Mauricio Aznar Müller (January 26, 1964 - October 2, 2000) was an Aragonese poet and musician, leader of the bands Golden Zippers, Más Birras and Almagato. Some of his songs, like «Apuesta por el rock and roll», popularized by Héroes del Silencio, have become part of the cultural heritage of rock made in Aragon.

His career begins with the founding of the group Golden Zippers in the 1980s, a rocker style (large toupees in James Dean style) and rockabilly music group. In 1983 he recorded a single with the Cara 2 label, which contained three songs.

In 1984 he created Más Birras, the group with which he would achieve solid prestige after Jesús Ordovás released in Radio 3 the song «Apuesta por el rock and roll», included in the maxisingle Al este del Moncayo (1987), written by Gabriel Sopeña and later popularized by Héroes del Silencio, which made it an Aragonese rock classic. Later, Más Birras edits the LPs Otra ronda (1988), La última traición (1990) and Tierra quemada (1992).
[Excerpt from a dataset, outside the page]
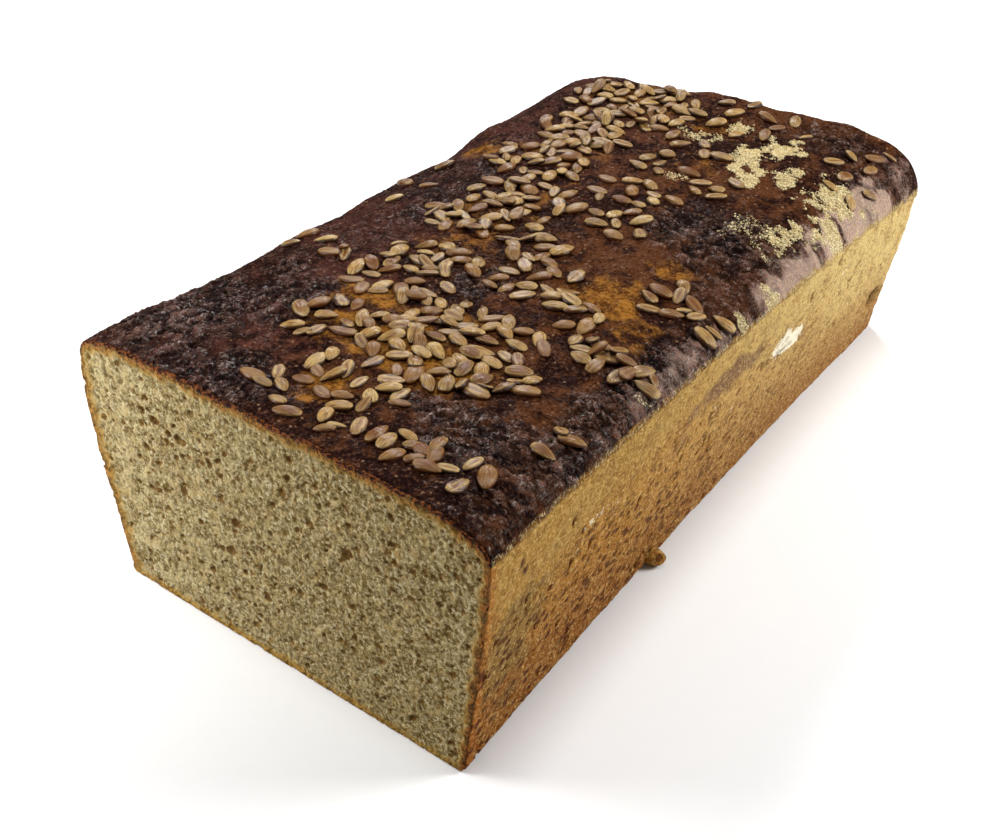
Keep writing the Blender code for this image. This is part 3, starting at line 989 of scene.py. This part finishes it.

However, Mauricio Aznar began to get interested about Argentinian tango and other forms of their folklore, that combined to the not so successful last disc of Más Birras, led to the group dissolution in 1993.

In his last years, and as instigator of the Almagato group, together with Jaime González, he dedicated himself to spreading the folklore of Santiago del Estero and other regions of northwestern Argentina, cultivating genres such as chacareras, zambas or vidalas. He came into contact with the Carabajal family and in collaboration with Carlos Carabajal gave various concerts. in October 12, 2000, he died by drug overdose.

Before dying, he delivered a book with manuscripted poems to Javier Barreiro; and left around twenty unreleased songs composed with his close friend Gabriel Sopeña.

As a tribute, the city of Zaragoza, inaugurated a walkway with his name.

A tribute movie, La estrella azul, was released in 2023, starring Pepe Lorente as Aznar.